A Message from Pastor Rachel

"Did you watch Chris Pratt's Generation Award speech at the MTV Movie Awards this week?!" ...is a sentence that I never thought I'd say. But here we are. Pratt (character-actor-turned-super-star) won something called the "Generation Award" this week. His speech was disarming, charming, heart-felt and faithful. He used his four minutes and his influence to inspire viewers. You can watch it here. [Fair warning, the speech isn't overly crude, but I would rate it PG.]
Recently the country has had to deal with more than its share of death, suicide, depression, and trauma. This week, Latesha, Pastor Chris and I have heard more than a few people saying, "I'm tired," "I don't want to be here anymore," "I want to give up," "I just don't know the point," "It doesn't make any difference." I suffer from depression and anxiety ("brain allergies" as my kids call them!), and I know what it feels like to just want to give up. There are times when our human limitations are painfully apparent, and during these times the church is more important than ever. We support and we are supported by our brothers and sisters in our community. 

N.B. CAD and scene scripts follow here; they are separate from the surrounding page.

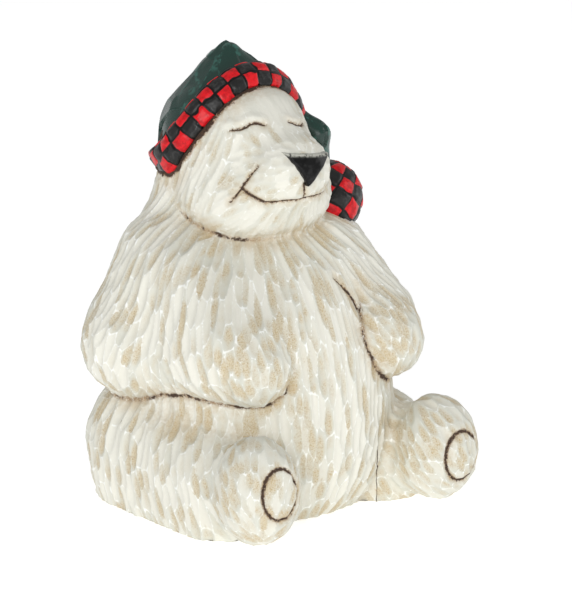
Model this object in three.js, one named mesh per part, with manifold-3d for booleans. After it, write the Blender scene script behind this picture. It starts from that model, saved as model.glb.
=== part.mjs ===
import * as THREE from 'three';
import { mergeVertices } from 'three/addons/utils/BufferGeometryUtils.js';
import Module from 'manifold-3d';

// A seated polar bear in a nightcap, with a knife-carved coat, made in one piece.
// Millimetres, +Z up. The bear looks along -Y, its left side is +X, and it rests
// on its flat underside at z = 0.

// Driving dimensions
const height = 150;
const triangleGoal = 9300;

// Every form below is a share of the height, which is 149.2 parts from the ground to
// the tip of the cap
const partsHigh = 149.2;
const part = height / partsHigh;
const at = (x, y, z) => new THREE.Vector3(x, y, z).multiplyScalar(part);
const parts = (count) => count * part;
const sampleSpacing = parts(1.55);

// Knife work: how wide, long and deep the strokes of the coat and the drawn lines are
const stroke = { halfWidth: parts(4.2), halfLength: parts(14), depth: parts(1.5), spacing: parts(8.5) };
const shortStroke = { halfWidth: parts(3.2), halfLength: parts(7), depth: parts(0.5) };
const crownFacet = { halfWidth: parts(7), halfLength: parts(9), depth: parts(0.7) };
const bandFacet = { halfWidth: parts(5), halfLength: parts(6), depth: parts(0.35) };
const line = { halfWidth: parts(2.3), depth: parts(2) };
const flourish = { halfWidth: parts(2.1), depth: parts(1.7) };

// The pose, joint by joint, for the bear's left side. The right side mirrors it, except
// for leftArmTop and leftWrist, which are for the left forearm alone.
const pose = {
  hip: at(31, 22, 20),
  knee: at(31.5, -17, 16.5),
  foot: at(36.5, -42.5, 19.5),
  sole: at(37, -56, 21),
  shoulder: at(27, 21, 78.5),
  elbow: at(38, 20, 55),
  upperArmFront: at(29, 6, 74),
  wrist: at(30, -16, 60),
  paw: at(27, -28, 54),
  leftArmTop: at(22, -2, 78),
  leftWrist: at(21, -25, 57),
  nape: at(0, 21.5, 104),
  noseTip: at(0, -21, 115),
};

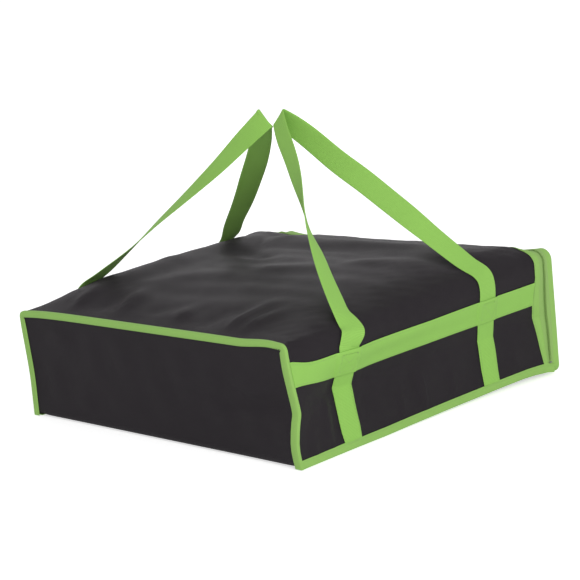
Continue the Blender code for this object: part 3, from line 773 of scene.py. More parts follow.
def makeSleeveLiner():
    x = mix(bag["seamX"], bag["sleeveEndX"], np.linspace(0, 1, liner["alongSteps"]))[:, None]
    v = archParameters(liner["archSteps"])[None, :]
    feet = (bag["innerFloor"], bag["innerFloor"])
    outer = slump(archPoints(x, v, liner["under"], feet))
    inside = archPoints(x, v, bag["innerInset"] - liner["gap"], feet)
    travel = travelled(inside[len(inside) // 2])
    inner = slump(inside)
    clear = ease(*liner["fromMouth"], bag["sleeveEndX"] - x) * ease(*liner["fromRear"], x - bag["rearX"])
    soft = liner["quilt"][0] + liner["quilt"][1] * ripple(x, travel[None, :], liner["pitch"], liner["seed"])
    inner = inner - outwardNormals(inner) * (soft * clear)[..., None]
    piece = shellPiece("sleeve_liner", outer, inner, x[:, 0], travel, finishes["silver"])
    return dress(piece, "body", "silver_lining", "insulation_sleeve", "lining_sleeve")


makeSleeveLiner()
print("sleeve made")


# the base: floor, bend and closed end

base = {
    # rows along the floor and up the closed end, and columns, for the cloth and for the liner
    "steps": (46, 44, 110), "linerSteps": (40, 30, 90), "bendSteps": 7, "crowdShare": 0.35,
    "shelf": 10.3 * mm, "ramp": 20 * mm, "archShares": (0.2, 0.8, 400),
    # soft folds that run across the closed end towards the near edge's kink: start, end, height and width
    "folds": (((-70, 44), (-218, 58), 2.6, 9), ((-90, 62), (-218, 71), -2.4, 6),
              ((-20, 86), (-190, 84), 1.4, 12)),
    "foldStart": (-0.1, 0.35), "foldEnd": (0.98, 1.2),
    "wrinkle": 0.9 * mm, "pitch": 75 * mm, "seed": 31, "deepest": 0.8 * mm, "top": 130 * mm,
    "fromFloor": (12 * mm, 34 * mm), "fromSide": (7 * mm, 18 * mm), "fromTop": (8 * mm, 24 * mm),
    # the liner's two faces, and the quilting of its floor
    "linerDepth": (2.0 * mm, 5.6 * mm), "quilt": 0.25 * mm, "linerSeed": 41, "linerSide": (4 * mm, 22 * mm),
    "linerFloor": 3 * mm, "clothReach": 224 * mm, "linerReach": 220 * mm,
}


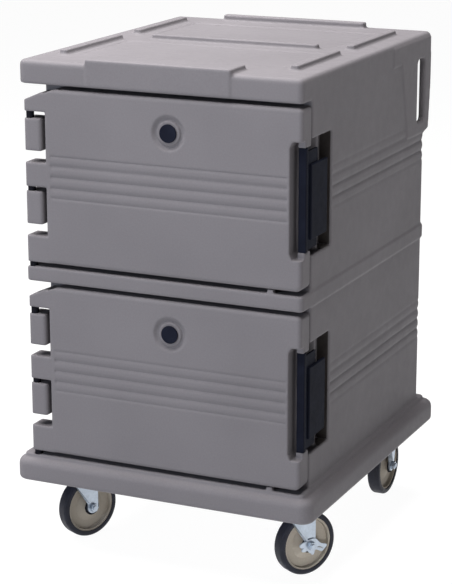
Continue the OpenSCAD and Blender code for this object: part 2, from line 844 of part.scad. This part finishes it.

In his speech, Pratt said, "If you're strong, be a protector and if you're smart be a humble influencer." I was encouraged by Sunday's witness to our church's decades-long commitment to refugees. I've read articles by members and friends of GPC urging justice and prudence and compassion; I've followed the demonstrations and rulings at our denomination's General Assembly; I've prayed alongside fellow religious leaders and GPC members. As Christians we use our influence to point towards our gracious savior. As children of the promise, we can proclaim that the suffering of this world is unacceptable, and that evil and death will not have the last word. Scripture reminds us that nothing--not even death--can separate us from the love of Christ. And that is something worth talking about.